◆ Exercise goal ◆
Using the records that appear below, write out exactly the lines from the one with "Model this object" through the one with "crimped swivel fittings.", keeping both end lines.

◆ Entries ◆
__________

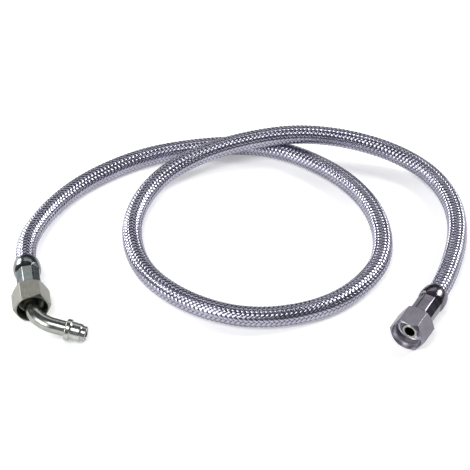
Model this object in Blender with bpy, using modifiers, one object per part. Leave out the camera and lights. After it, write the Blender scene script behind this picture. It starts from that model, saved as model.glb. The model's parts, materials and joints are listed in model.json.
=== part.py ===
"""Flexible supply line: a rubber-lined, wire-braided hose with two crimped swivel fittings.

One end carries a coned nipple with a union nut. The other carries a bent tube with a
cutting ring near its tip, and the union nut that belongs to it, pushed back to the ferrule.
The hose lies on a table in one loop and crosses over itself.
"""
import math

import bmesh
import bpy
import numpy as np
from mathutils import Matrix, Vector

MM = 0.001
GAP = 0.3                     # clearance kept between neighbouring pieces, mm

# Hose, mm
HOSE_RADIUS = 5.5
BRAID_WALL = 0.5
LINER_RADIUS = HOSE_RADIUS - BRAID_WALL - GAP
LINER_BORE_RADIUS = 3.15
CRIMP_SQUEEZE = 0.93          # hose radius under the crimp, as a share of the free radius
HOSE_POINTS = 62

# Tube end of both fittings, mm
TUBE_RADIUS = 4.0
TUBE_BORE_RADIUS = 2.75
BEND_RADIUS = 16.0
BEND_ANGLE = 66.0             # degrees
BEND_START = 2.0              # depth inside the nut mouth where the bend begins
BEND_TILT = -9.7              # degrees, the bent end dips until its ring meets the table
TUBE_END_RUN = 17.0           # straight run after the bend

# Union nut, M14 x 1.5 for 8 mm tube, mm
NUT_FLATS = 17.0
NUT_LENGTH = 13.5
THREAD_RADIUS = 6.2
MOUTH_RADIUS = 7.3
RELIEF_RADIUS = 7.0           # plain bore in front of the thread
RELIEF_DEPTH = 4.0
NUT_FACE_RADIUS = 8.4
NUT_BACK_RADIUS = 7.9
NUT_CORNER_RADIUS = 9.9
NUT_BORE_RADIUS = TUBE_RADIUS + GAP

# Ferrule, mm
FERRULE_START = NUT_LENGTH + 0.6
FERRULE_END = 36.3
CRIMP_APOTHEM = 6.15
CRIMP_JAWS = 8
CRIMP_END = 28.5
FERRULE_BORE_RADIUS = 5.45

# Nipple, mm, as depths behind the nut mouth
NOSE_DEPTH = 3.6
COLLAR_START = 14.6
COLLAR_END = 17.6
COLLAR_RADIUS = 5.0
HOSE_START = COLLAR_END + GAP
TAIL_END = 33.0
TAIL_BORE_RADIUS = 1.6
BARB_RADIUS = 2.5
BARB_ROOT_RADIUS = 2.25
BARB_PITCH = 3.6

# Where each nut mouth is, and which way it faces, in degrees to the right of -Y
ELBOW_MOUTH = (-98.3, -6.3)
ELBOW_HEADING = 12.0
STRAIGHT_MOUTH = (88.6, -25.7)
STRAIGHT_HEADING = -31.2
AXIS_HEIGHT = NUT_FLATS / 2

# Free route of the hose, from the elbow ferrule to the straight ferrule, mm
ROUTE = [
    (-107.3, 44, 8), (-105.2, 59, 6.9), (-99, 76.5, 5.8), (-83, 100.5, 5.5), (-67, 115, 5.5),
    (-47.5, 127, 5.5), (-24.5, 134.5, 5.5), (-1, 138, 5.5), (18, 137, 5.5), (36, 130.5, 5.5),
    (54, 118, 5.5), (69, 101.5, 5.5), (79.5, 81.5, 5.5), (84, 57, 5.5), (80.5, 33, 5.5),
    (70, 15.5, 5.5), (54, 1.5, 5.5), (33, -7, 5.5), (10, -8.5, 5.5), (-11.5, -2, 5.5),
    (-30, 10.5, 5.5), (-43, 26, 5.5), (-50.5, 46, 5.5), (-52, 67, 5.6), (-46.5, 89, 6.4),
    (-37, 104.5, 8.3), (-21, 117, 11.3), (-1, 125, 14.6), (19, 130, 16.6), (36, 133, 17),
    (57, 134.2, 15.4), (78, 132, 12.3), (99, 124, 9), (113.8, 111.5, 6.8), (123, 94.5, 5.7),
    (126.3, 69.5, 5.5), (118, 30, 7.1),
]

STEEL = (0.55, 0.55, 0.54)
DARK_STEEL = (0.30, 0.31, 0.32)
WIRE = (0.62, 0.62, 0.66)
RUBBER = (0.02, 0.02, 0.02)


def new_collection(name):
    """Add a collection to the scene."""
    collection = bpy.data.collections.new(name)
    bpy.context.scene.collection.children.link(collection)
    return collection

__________

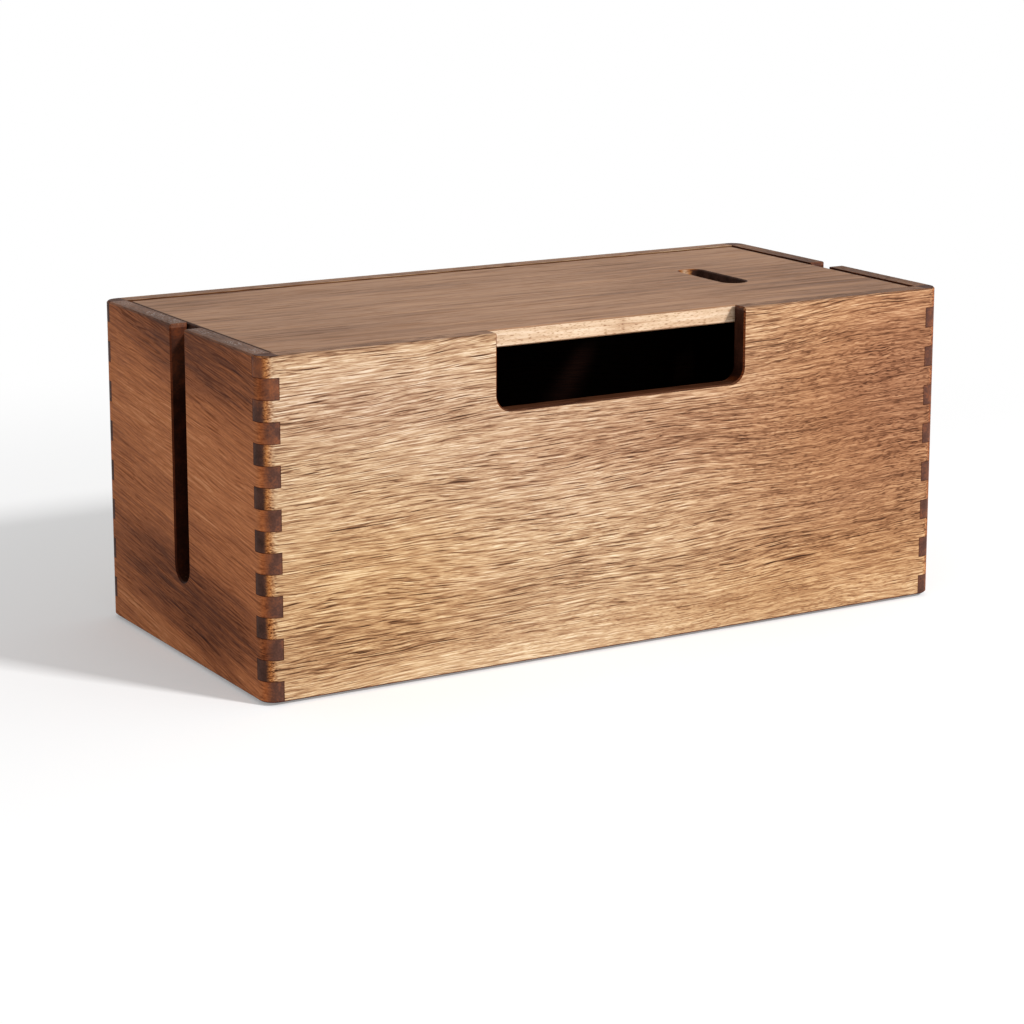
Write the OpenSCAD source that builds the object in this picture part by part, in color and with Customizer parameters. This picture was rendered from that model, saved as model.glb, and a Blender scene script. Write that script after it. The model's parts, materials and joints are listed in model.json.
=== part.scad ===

__________

◆ Task solution ◆
Model this object in Blender with bpy, using modifiers, one object per part. Leave out the camera and lights. After it, write the Blender scene script behind this picture. It starts from that model, saved as model.glb. The model's parts, materials and joints are listed in model.json.
=== part.py ===
"""Flexible supply line: a rubber-lined, wire-braided hose with two crimped swivel fittings.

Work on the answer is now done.